I tell you, folks, it's plumb discouraging.
I've said on several occasions that the problem with doing satire these days is staying ahead of reality. I make up something that's so absurd that I assume people will realize it's a joke, and then suddenly something comes along that makes that absurdity look positively normal in comparison.
Until recently, though, I thought I was doing a decent job of staying ahead.
Not any more.
You may recall that last week, I talked about the rejoicing on the Right over the fact that America wasn't getting the Olympics in 2016. Folks like Glenn Beck, Michelle Malkin and Rush Limbaugh were dancing a spiteful jig because President Obama had lobbied to bring the Olympics to Chicago (which, despite what the wingnuts may tell you, really is part of America. Just like Hawaii). If Obama wanted it, their "reasoning" went, then it must be a good thing that it didn't happen.I went on to suggest that, since Mr. Obama had recently signed an order forbidding federal employees from texting while driving, then obviously the thing for any good tea-party patriot to do was go out there and text away behind the wheel. The absurdity there was that anyone would actually think that it was a patriotic idea to do a dangerous thing because Obama said not to. It was a joke, I swear it.

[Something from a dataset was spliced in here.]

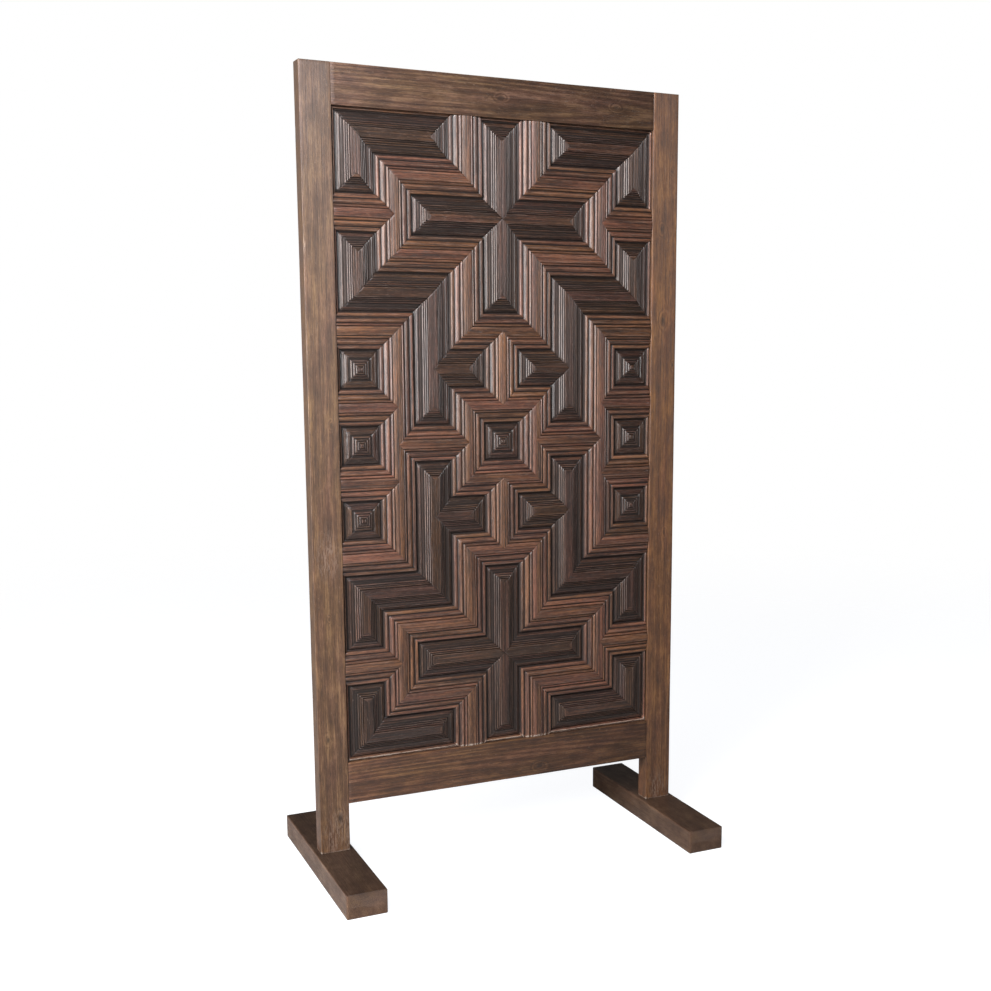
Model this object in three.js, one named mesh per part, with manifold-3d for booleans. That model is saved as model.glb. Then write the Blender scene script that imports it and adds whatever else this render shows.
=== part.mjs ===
// A free-standing wooden screen: a frame on two feet around a panel of mitred mouldings.
// Millimetres, +Z up, the front facing -Y, the origin on the ground below the middle of the frame.

import * as THREE from 'three';
import { mergeVertices } from 'three/addons/utils/BufferGeometryUtils.js';
import Module from 'manifold-3d';

const wasm = await Module();
wasm.setup();

// Driving sizes of the frame
const frameDepth = 46;
const stileWidth = 75;
const topRailHeight = 96.5;
const bottomRailHeight = 108;
const legHeight = 124;
const footWidth = 101;
const footHeight = 62;
const footLength = 594;
const arris = 2;
const footArris = 4;
const fitGap = 0.3;
const cutOver = 1;

// Driving sizes of the panel, which is laid out in square cells inside a narrow border
const cell = 93.5;
const border = 10;
const figureRise = 13.4;
const figureProud = 0.8;
const strapDrop = 9;
const mouldingBacking = 3.4;
const boardThickness = 16;
const boardPlanks = 6;
const seamWidth = 5;
const seamDepth = 2.5;

// The upper left quarter of the layout, out to the middle column and the middle row.
// A letter is a cell of a raised panel, and a dot is a cell of the straps between them.
const quarterLayout = [
  'AAA.C',
  'A...C',
  '..CCC',
  'S...C',
  'SSS.C',
  '..S..',
  'Q.SS.',
  '..S..',
  'M...O',
];
const figureNames = {
  A: 'angle_panel',
  C: 'cross_panel',
  S: 'stepped_panel',
  Q: 'square_panel',
  M: 'middle_square_panel',
  O: 'centre_square_panel',
};

// The mouldings in section, as two shares: how far a point lies from the edge of the raised
// panel, of half a cell, and how far it has risen, of the moulding's whole rise
const strapSection = [
  [0, 0.06],
  [0.06, 0.4],
  [0.16, 0.55],
  [0.26, 0.44],
  [0.31, 0.22],
  [0.36, 0.62],
  [0.46, 0.74],
  [0.56, 0.66],
  [0.61, 0.44],
  [0.67, 0.86],
  [0.74, 0.66],
  [0.78, 1],
];
const figureSection = [
  [0, 0],
  [0.03, 0.18],
  [0.09, 0.27],
  [0.14, 0.2],
  [0.25, 0.36],
  [0.29, 0.43],
  [0.34, 0.34],
  [0.4, 0.48],
  [0.58, 0.68],
  [0.63, 0.57],
  [0.71, 0.78],
  [0.78, 0.68],
  [0.85, 0.96],
  [0.88, 1],
];

// Sizes that follow from the driving ones. Heights in the panel are in front of the frame's face.
const middleColumn = quarterLayout[0].length - 1;
const middleRow = quarterLayout.length - 1;
const columns = 2 * middleColumn + 1;
const rows = 2 * middleRow + 1;
const openingWidth = columns * cell + 2 * border;
const openingHeight = rows * cell + 2 * border;
const railBottom = footHeight + legHeight;
const openingBottom = railBottom + bottomRailHeight;
const openingTop = openingBottom + openingHeight;
const overallHeight = openingTop + topRailHeight;
const stileCentre = (openingWidth + stileWidth) / 2;
const gridLeft = -columns * cell / 2;
const gridTop = openingTop - border;
const frontFace = -frameDepth / 2;
const mouldingBack = figureProud - figureRise - mouldingBacking;

const frameWood = new THREE.MeshStandardMaterial({ color: 0x6a5040, roughness: 0.5, metalness: 0 });
const strapWood = new THREE.MeshStandardMaterial({ color: 0x6b4633, roughness: 0.48, metalness: 0 });
const figureWood = new THREE.MeshStandardMaterial({ color: 0x352a27, roughness: 0.36, metalness: 0 });
const boardWood = new THREE.MeshStandardMaterial({ color: 0x5b4535, roughness: 0.62, metalness: 0 });

const screen = new THREE.Group();

function addPiece(name, geometry, material) {
  const piece = new THREE.Mesh(geometry, material);
  piece.name = name;
  screen.add(piece);
  return piece;
}

// A bar that runs up from the origin, with bevels along its edges, and at its ends if asked
function bar(width, depth, length, bevel, endBevel = 0) {
  const right = width / 2;
  const back = depth / 2;
  const section = new THREE.Shape();
  section.moveTo(bevel - right, -back);
  section.lineTo(right - bevel, -back);
  section.lineTo(right, bevel - back);
  section.lineTo(right, back - bevel);
  section.lineTo(right - bevel, back);
  section.lineTo(bevel - right, back);
  section.lineTo(-right, back - bevel);
  section.lineTo(-right, bevel - back);
  const geometry = new THREE.ExtrudeGeometry(section, {
    depth: length - 2 * endBevel,
    bevelEnabled: endBevel > 0,
    bevelThickness: endBevel,
    bevelSize: endBevel,
    bevelOffset: -endBevel,
    bevelSegments: 1,
  });
  return geometry.translate(0, 0, endBevel);
}

// A raised panel's cells become the corners of its outline, counterclockwise from the front
function outlineOf(cells) {
  const filled = new Set(cells.map(String));
  const isEmpty = (column, row) => !filled.has(String([column, row]));
  const edges = new Map();
  const addEdge = (from, to) => edges.set(String(from), { from, to });
  for (const [column, row] of cells) {
    const corners = [[column, row + 1], [column + 1, row + 1], [column + 1, row], [column, row]];
    if (isEmpty(column, row + 1)) addEdge(corners[0], corners[1]);
    if (isEmpty(column + 1, row)) addEdge(corners[1], corners[2]);
    if (isEmpty(column, row - 1)) addEdge(corners[2], corners[3]);
    if (isEmpty(column - 1, row)) addEdge(corners[3], corners[0]);
  }
  const loop = [];
  const first = edges.values().next().value;
  let edge = first;
  do {
    loop.push(edge.from);
    edge = edges.get(String(edge.to));
  } while (edge !== first);
  const isCorner = ([column, row], index) => {
    const before = loop.at(index - 1);
    const after = loop[(index + 1) % loop.length];
    return (before[0] !== column || after[0] !== column) && (before[1] !== row || after[1] !== row);
  };
  const place = ([column, row]) => new THREE.Vector2(gridLeft + column * cell, gridTop - row * cell);
  return loop.filter(isCorner).map(place);
}

// An outline moved inwards by a distance, or outwards by a negative one, with mitred corners
function inset(outline, distance) {
  const normal = (from, to) => {
    const along = to.clone().sub(from).normalize();
    return new THREE.Vector2(-along.y, along.x);
  };
  return outline.map((corner, index) => {
    const before = normal(outline.at(index - 1), corner);
    const after = normal(corner, outline[(index + 1) % outline.length]);
    return corner.clone().addScaledVector(before.add(after), distance);
  });
}

// Triangles between an outline's own corners that fill it, with no corner on another's side
function fill(points) {
  const cross = (a, b, c) => (b.x - a.x) * (c.y - a.y) - (b.y - a.y) * (c.x - a.x);
  const holds = (a, b, c, point) =>
    cross(a, b, point) >= 0 && cross(b, c, point) >= 0 && cross(c, a, point) >= 0;
  const left = points.map((point, index) => index);
  const triangles = [];
  const earAt = (place) => [left.at(place - 1), left[place], left[(place + 1) % left.length]];
  const isEar = (index, place) => {
    const ear = earAt(place);
    const [a, b, c] = ear.map((corner) => points[corner]);
    return cross(a, b, c) > 0
      && left.every((other) => ear.includes(other) || !holds(a, b, c, points[other]));
  };
  while (left.length > 2) {
    const place = left.findIndex(isEar);
    triangles.push(earAt(place));
    left.splice(place, 1);
  }
  return triangles;
}

// The closed body between rings of points, given from the back to the front
function reliefGeometry(rings) {
  const count = rings[0].points.length;
  const positions = rings.flatMap(({ points, height }) =>
    points.flatMap(({ x, y }) => [x, frontFace - height, y]));
  const triangles = [];
  for (let behind = 0; behind < (rings.length - 1) * count; behind += count) {
    for (let corner = 0; corner < count; corner += 1) {
      const a = behind + corner;
      const b = behind + (corner + 1) % count;
      triangles.push(a, b, b + count, a, b + count, a + count);
    }
  }
  for (const [a, b, c] of fill(rings[0].points)) triangles.push(a, c, b);
  const front = (rings.length - 1) * count;
  for (const [a, b, c] of fill(rings.at(-1).points)) triangles.push(front + a, front + b, front + c);
  const geometry = new THREE.BufferGeometry();
  geometry.setAttribute('position', new THREE.Float32BufferAttribute(positions, 3));
  geometry.setIndex(triangles);
  return geometry;
}

// The rings of a moulding that rises away from an outline: inwards for side 1, outwards for -1
function mouldingRings(outline, section, side, rise, top) {
  return section.map(([across, up]) => ({
    points: inset(outline, side * (fitGap / 2 + across * cell / 2)),
    height: top - (1 - up) * rise,
  }));
}

function raisedPanel(outline) {
  const rings = mouldingRings(outline, figureSection, 1, figureRise, figureProud);
  return reliefGeometry([{ points: rings[0].points, height: mouldingBack }, ...rings]);
}

function solidOf(geometry) {
  const bare = geometry.clone();
  bare.deleteAttribute('normal');
  bare.deleteAttribute('uv');
  const merged = mergeVertices(bare);
  return new wasm.Manifold(new wasm.Mesh({
    numProp: 3,
    vertProperties: merged.attributes.position.array,
    triVerts: new Uint32Array(merged.index.array),
  }));
}

function geometryOf(solid) {
  const { vertProperties, triVerts } = solid.getMesh();
  const geometry = new THREE.BufferGeometry();
  geometry.setAttribute('position', new THREE.BufferAttribute(vertProperties, 3));
  geometry.setIndex(new THREE.BufferAttribute(triVerts, 1));
  return geometry;
}

// The hollow that a raised panel sits in, lined by the mouldings that fall towards it
function hollow(outline) {
  const rings = mouldingRings(outline, strapSection, -1, strapDrop, 0);
  return reliefGeometry([
    { points: rings[0].points, height: mouldingBack - cutOver },
    ...rings,
    { points: rings.at(-1).points, height: cutOver },
  ]);
}

// One plate that fills the opening, with a hollow for each raised panel
function strapwork(outlines) {
  const plate = new THREE.BoxGeometry(
    openingWidth - 2 * fitGap,
    -mouldingBack,
    openingHeight - 2 * fitGap,
  );
  plate.translate(0, frontFace - mouldingBack / 2, openingBottom + openingHeight / 2);
  const hollowed = outlines.reduce(
    (solid, outline) => solid.subtract(solidOf(hollow(outline))),
    solidOf(plate),
  );
  return geometryOf(hollowed);
}

// Planks glued edge to edge, with a V groove along each seam at the back
function backBoard() {
  const right = openingWidth / 2 - fitGap;
  const plank = 2 * right / boardPlanks;
  const section = new THREE.Shape();
  section.moveTo(-right, 0);
  section.lineTo(right, 0);
  section.lineTo(right, boardThickness);
  for (let seam = right - plank; seam > plank / 2 - right; seam -= plank) {
    section.lineTo(seam + seamWidth / 2, boardThickness);
    section.lineTo(seam, boardThickness - seamDepth);
    section.lineTo(seam - seamWidth / 2, boardThickness);
  }
  section.lineTo(-right, boardThickness);
  return new THREE.ExtrudeGeometry(section, {
    depth: openingHeight - 2 * fitGap,
    bevelEnabled: false,
  });
}

// Every raised panel in the layout, with its name and its cells
function figures() {
  const found = [];
  const flipColumns = (cells) => cells.map(([column, row]) => [columns - 1 - column, row]);
  const flipRows = (cells) => cells.map(([column, row]) => [column, rows - 1 - row]);
  const withImage = (cells, flip) => {
    const merged = new Map([...cells, ...flip(cells)].map((place) => [String(place), place]));
    return [...merged.values()];
  };
  for (const [letter, kind] of Object.entries(figureNames)) {
    let cells = [];
    quarterLayout.forEach((line, row) => [...line].forEach((sign, column) => {
      if (sign === letter) cells.push([column, row]);
    }));
    const spansSides = cells.some(([column]) => column === middleColumn);
    const spansLevels = cells.some(([, row]) => row === middleRow);
    if (spansSides) cells = withImage(cells, flipColumns);
    if (spansLevels) cells = withImage(cells, flipRows);
    for (const level of spansLevels ? [''] : ['upper_', 'lower_']) {
      for (const side of spansSides ? [''] : ['left_', 'right_']) {
        const onSide = side === 'right_' ? flipColumns(cells) : cells;
        found.push({ name: level + side + kind, cells: level === 'lower_' ? flipRows(onSide) : onSide });
      }
    }
  }
  return found;
}

// The frame: a foot and a stile on each side, and two rails butted between the stiles
for (const [side, direction] of [['left', -1], ['right', 1]]) {
  const footShape = bar(footWidth, footHeight, footLength, footArris, footArris);
  const foot = addPiece(`${side}_foot`, footShape, frameWood);
  foot.rotation.x = -Math.PI / 2;
  foot.position.set(direction * stileCentre, -footLength / 2, footHeight / 2);
  const stileBottom = footHeight + fitGap;
  const stileShape = bar(stileWidth, frameDepth, overallHeight - stileBottom, arris);
  const stile = addPiece(`${side}_stile`, stileShape, frameWood);
  stile.position.set(direction * stileCentre, 0, stileBottom);
}

const railLength = openingWidth - 2 * fitGap;
const railPlaces = [
  ['top_rail', topRailHeight, openingTop],
  ['bottom_rail', bottomRailHeight, railBottom],
];
for (const [name, height, bottom] of railPlaces) {
  const rail = addPiece(name, bar(height, frameDepth, railLength, arris), frameWood);
  rail.rotation.y = Math.PI / 2;
  rail.position.set(-railLength / 2, 0, bottom + height / 2);
}

// The panel: a raised panel for each figure, the straps around them and the board behind them
const outlines = [];
for (const { name, cells } of figures()) {
  const outline = outlineOf(cells);
  outlines.push(outline);
  addPiece(name, raisedPanel(outline), figureWood);
}
addPiece('strapwork', strapwork(outlines), strapWood);
const board = addPiece('back_board', backBoard(), boardWood);
board.position.set(0, frontFace - mouldingBack + fitGap, openingBottom + fitGap);

export default screen;
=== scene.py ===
"""The finish of a free-standing wooden screen: worn frame timbers, mitred mouldings and their woods.

Metres, +Z up, the carved front facing -Y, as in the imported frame.
"""

import math
import random
from dataclasses import dataclass

import bpy
import numpy as np
from mathutils import Matrix, Vector, noise


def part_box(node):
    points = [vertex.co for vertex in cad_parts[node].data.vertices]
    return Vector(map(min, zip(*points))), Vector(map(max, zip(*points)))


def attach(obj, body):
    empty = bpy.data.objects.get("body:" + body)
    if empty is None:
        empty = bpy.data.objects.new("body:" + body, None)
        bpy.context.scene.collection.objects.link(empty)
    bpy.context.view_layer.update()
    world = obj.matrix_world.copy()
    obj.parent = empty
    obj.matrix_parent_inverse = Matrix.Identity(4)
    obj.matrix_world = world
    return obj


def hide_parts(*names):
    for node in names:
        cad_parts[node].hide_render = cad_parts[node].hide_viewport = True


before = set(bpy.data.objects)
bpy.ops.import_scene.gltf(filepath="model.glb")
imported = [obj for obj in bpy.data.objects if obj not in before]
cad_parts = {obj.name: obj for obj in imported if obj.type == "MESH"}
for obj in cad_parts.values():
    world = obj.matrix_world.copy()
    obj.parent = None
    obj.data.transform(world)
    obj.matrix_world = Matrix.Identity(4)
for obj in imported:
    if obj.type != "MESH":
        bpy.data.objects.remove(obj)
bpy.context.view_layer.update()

MM = 0.001
X, Y, Z = 0, 1, 2

# Camera, fitted to the screen's corners
CAMERA_PLACE = (-1.3202, -3.2563, 1.3988)
CAMERA_AZIMUTH = 26.907
CAMERA_ELEVATION = -9.498
CAMERA_ROLL = 0.426
CAMERA_LENS = 48.9
CAMERA_SENSOR = 36
CAMERA_SHIFT = (-0.1188, 0.0548)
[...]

Little did I know that they really have gone that crazy. As Exhibit One, I give you the de facto leader of the Republican Party, Rush Limbaugh.
Mr. Limbaugh recently pitched an epic hissy fit on his nationally syndicated radio show over, of all things, flu vaccine.
Seems that El Rushbo got his rage on because Health and Human Services Secretary Kathleen Sebelius had done the unthinkable: She'd gone on TV and said that it would be a good idea if people got vaccinated against the flu.
Now, to any reasonable person, this would make sense. After all, the new strain of H1N1 flu is a nasty critter. The family and I had a mild brush with it ourselves, and I can certainly tell you we wish the vaccine had been widely available a couple of weeks ago.
Not Rush, though. He blew a gasket at the very idea. "Screw you, Miss Sebelius!" he shouted on the air. "I'm not going to take it precisely because you're now telling me I must!"
It should be noted that nowhere in any of Miss Sebelius' statements recommending the vaccine did she use the word "must," nor is there any suggestion in any public pronouncement that vaccination should be mandatory. The actual Sebelius quote is: "We strongly urge parents to take precautionary steps. Flu kills every year, and we've got a great vaccine to deal with it."
But apparently, even the suggestion that a swine flu shot would be beneficial to children, coming from an Obama appointee, is tyranny on the same level as the massacre at Tiananmen Square.
"It's not your role, it's not your responsibility, and you do not have that power!" Rush sputtered to a version of Secretary Sebelius that appears to exist only in his head. "How are they gonna make me take it if I refuse to take it? Who the hell do these people think they are?"
Umm ... actually, Rush, public health is actually part of Ms. Sebelius' role and her responsibility. It's the "Health" part of "Health and Human Services." But again, no one is "making" anyone do anything. You want to risk getting the swine flu, have at it, and I wish you joy.
But you folks can see my problem. You have a major leader of American conservatives going on national radio to holler at the top of his lungs that he's not going to do something that no one is trying to make him do.
You have a prominent Republican leader going completely ballistic because a member of the Obama administration "strongly urged" parents (a group to which he does not even belong) to get flu shots for their kids.
How do you even begin to parody these people?